Instructions for the task → Up to and including the line containing "light reaches it.", please reproduce the lines of the listing below, starting from the top.

*** Available data ***

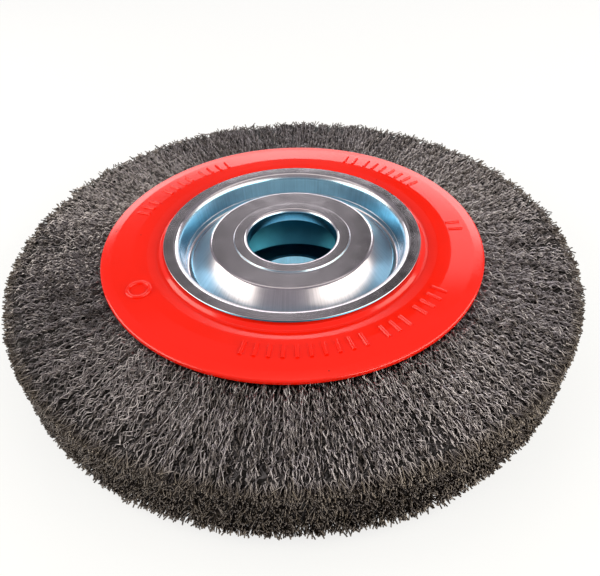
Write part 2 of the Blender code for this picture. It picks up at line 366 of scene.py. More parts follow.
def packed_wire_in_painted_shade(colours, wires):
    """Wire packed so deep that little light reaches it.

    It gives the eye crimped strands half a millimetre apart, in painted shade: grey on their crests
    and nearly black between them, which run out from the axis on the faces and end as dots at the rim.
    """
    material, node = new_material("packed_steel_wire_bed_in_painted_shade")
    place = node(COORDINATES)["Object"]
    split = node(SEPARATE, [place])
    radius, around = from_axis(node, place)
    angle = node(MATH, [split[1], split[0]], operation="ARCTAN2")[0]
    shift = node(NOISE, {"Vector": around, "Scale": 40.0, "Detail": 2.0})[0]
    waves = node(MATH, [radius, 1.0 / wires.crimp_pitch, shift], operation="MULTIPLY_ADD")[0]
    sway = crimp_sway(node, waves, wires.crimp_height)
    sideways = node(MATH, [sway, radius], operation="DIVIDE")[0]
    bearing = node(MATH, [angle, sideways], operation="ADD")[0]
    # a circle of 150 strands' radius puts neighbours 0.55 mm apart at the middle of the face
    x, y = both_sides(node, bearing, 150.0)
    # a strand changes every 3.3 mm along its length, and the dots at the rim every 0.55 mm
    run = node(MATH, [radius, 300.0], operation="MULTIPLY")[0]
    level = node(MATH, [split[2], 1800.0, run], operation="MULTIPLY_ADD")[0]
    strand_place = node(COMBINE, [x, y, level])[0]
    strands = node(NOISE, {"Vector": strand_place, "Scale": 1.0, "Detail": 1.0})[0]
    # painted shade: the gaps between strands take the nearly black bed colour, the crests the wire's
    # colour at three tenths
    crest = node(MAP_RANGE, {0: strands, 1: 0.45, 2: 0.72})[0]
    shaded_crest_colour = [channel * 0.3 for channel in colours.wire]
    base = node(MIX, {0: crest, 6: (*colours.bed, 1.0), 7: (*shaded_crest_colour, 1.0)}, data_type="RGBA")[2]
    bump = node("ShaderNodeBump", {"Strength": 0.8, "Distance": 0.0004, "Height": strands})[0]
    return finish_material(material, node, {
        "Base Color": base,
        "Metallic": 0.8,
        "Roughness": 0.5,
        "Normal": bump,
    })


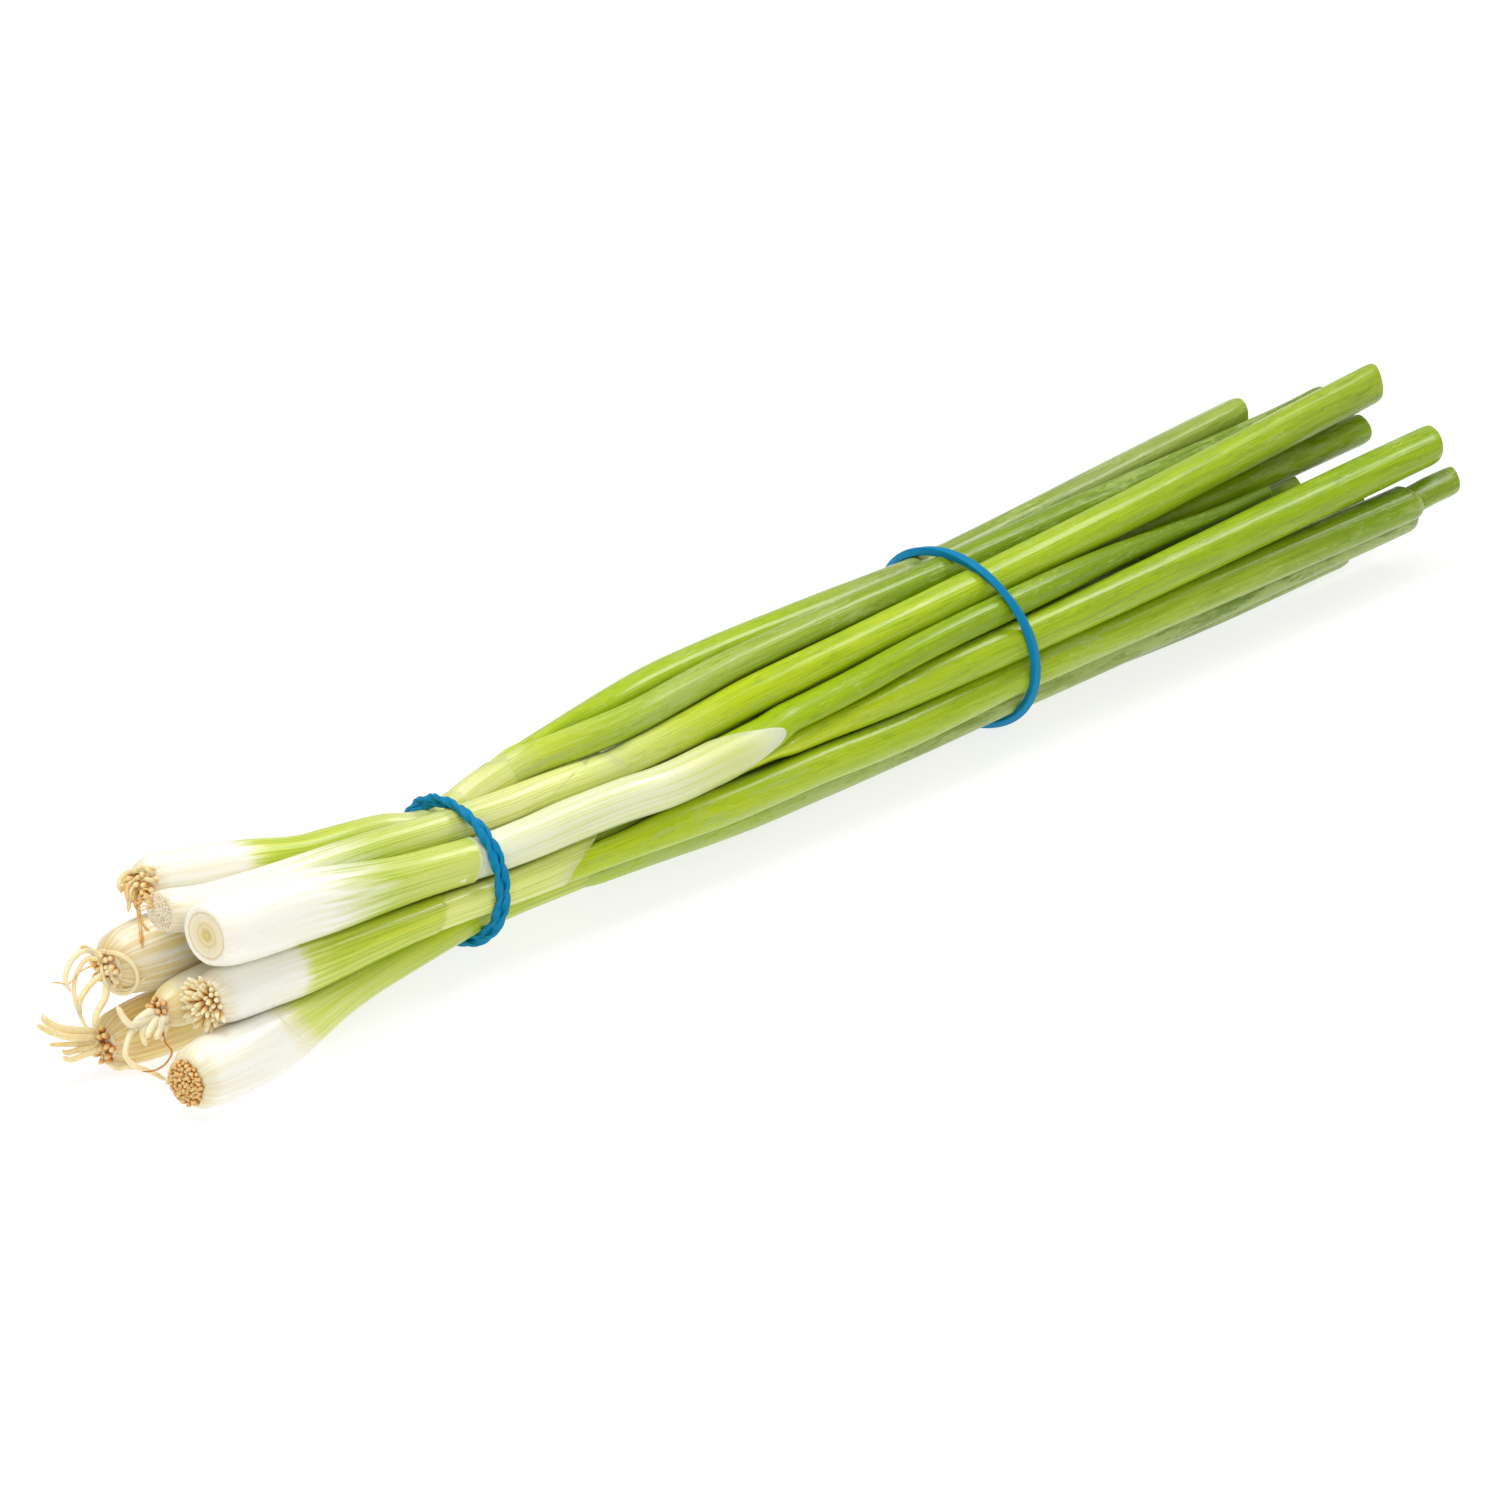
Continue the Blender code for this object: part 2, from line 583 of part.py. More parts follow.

***

Right answer →
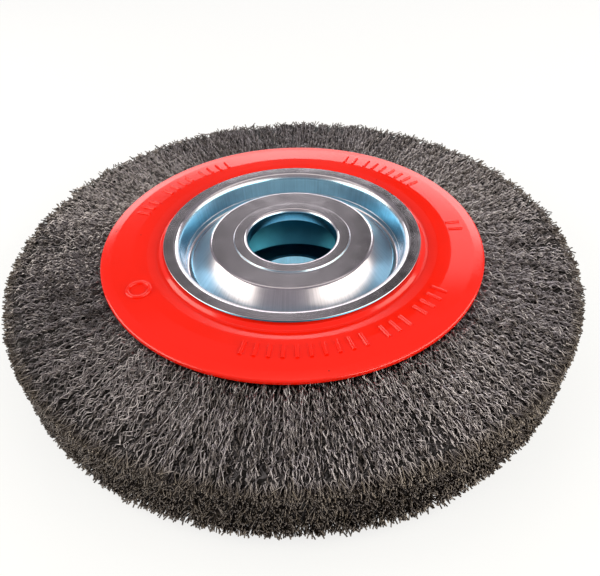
Write part 2 of the Blender code for this picture. It picks up at line 366 of scene.py. More parts follow.
def packed_wire_in_painted_shade(colours, wires):
    """Wire packed so deep that little light reaches it.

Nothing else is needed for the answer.